College campuses tend to be a diverse community of students, and included in the students enrolled are international students.
Pearly Das, junior in apparel, merchandising and design, feels Iowa State “would not be the same” without international students, as they are an essential part of the diverse cultural environment at Iowa State.
International students comprised 8.1 percent of the total enrollment at Iowa State during the fall semester, according to enrollment statistics. These students help diversify campus by sharing different cultural perspectives.
Das, an international student from India, said international students contribute to the university’s culture in several ways.
“They bring different traditions, cultures, languages and diversity,” Das said. “Every international student brings their own point of view about how the world is, so we learn a lot from them.”
Alejandra Flores, a junior in political science and president of the International Student Council at Iowa State, explained that students with an international background foster diversity just by interacting with students and existing on campus. She described it as a “passive” process of cultural enrichment.

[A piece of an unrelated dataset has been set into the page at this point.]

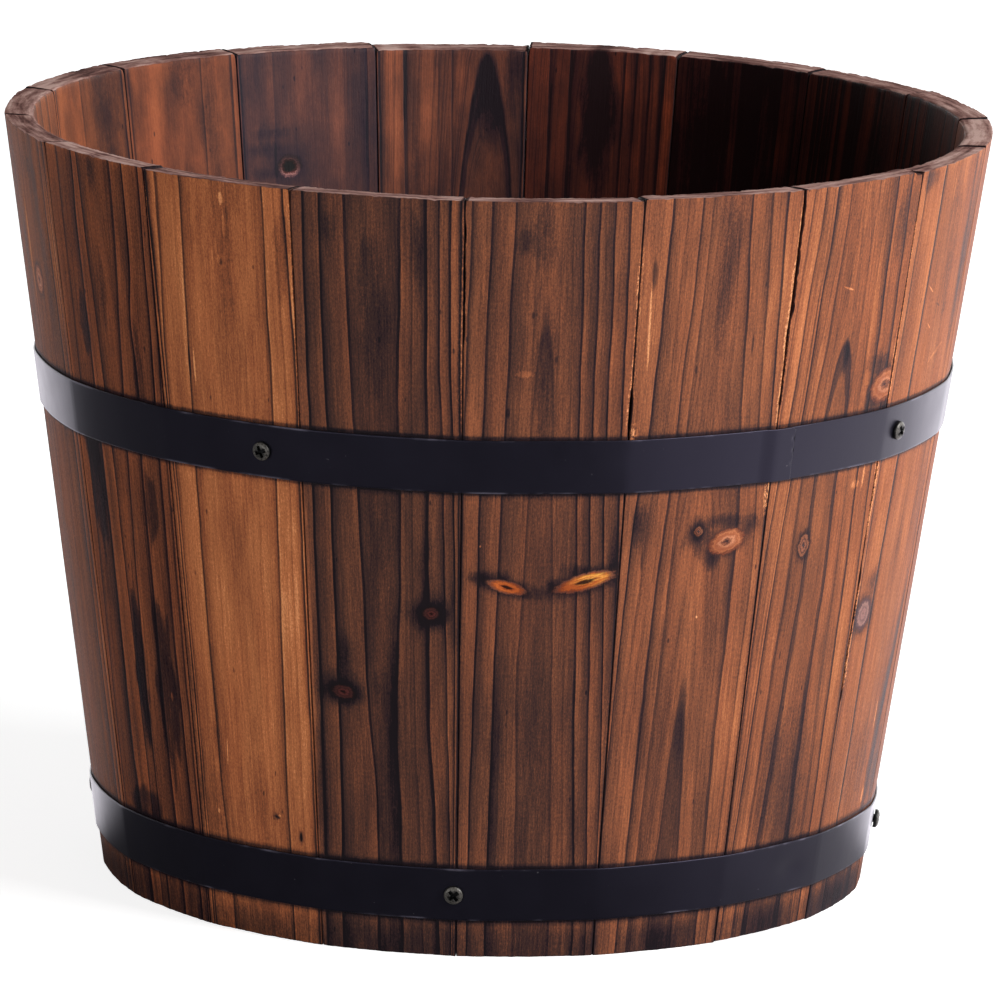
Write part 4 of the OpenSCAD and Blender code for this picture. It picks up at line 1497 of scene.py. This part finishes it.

“International students provide different perspectives and insights that expand our understanding of the world as well as ourselves,” said Melody Schobert, an academic adviser of the Ivy College of Business. “They come here to learn; we learn from them as well.”
Flores, who was born in Mexico, feels the international student population is an asset to Iowa State. She said she chose to attend Iowa State because of the diversity that international students bring to campus.
“I think it is very important for domestic students to learn and to be with people of different cultures and different backgrounds,” she said.
Flores said international students create opportunities for students to interact with cultures and countries from around the globe.
Flores described an experience she had with an international student from Africa. She made Mexican rice, a dish from her culture, and the student told her an identical recipe existed in African culture. That experience encouraged her to learn more about African food and culture, which she said helped expand her cultural awareness.
Das explained that international students often celebrate cultural events and holidays with domestic students, which allows them to share their culture. She said that through this exchange, students can “see a culture from another person’s eyes.”
Das said she plans to celebrate the Hindu festival Holi this month and share this part of her culture with her domestic friends.
However, students say diversity is not the only significant benefit international students bring to Iowa State.
“International students are very beneficial not only for cultural and social reasons but economically, too,” Flores said.
According to the Institute of International Education, international students contributed $45 billion to the U.S. economy in 2018.
International students contribute directly to the university through tuition and fees, but they also contribute to the economy in Ames when they spend money in the community.
Flores said many of Ames’ diverse restaurants would not exist without international students because these businesses typically cater to the global student cultures.
“There are a lot of restaurants around Ames that really reflect the population we have,” she said.
Globally, international student populations have more than doubled since 2001, according to EducationData.org. However, the percentage of international students studying in the U.S. has dropped from 28 percent to 21 percent in the same period.
Despite the importance of international students to the U.S. economy and the cultural benefits they bring, more international students are choosing to study abroad in other countries.
“We clearly see the benefits of [international students], so how can we best serve them and continue to grow the numbers of international students?” Flores asked.
Schobert encourages students to interact with international students and get involved in programs through the International Students and Scholars Office.
“Reach out and get to know some of your fellow students who come from other places in the world,” she said. “It can be a bit daunting to do this; however, what you gain makes it well worth your time and the effort.”
Schobert said “Iowa State would lose some of its vibrancy” without the influence of international students.
“Our world views would be diminished instead of enhanced,” she said.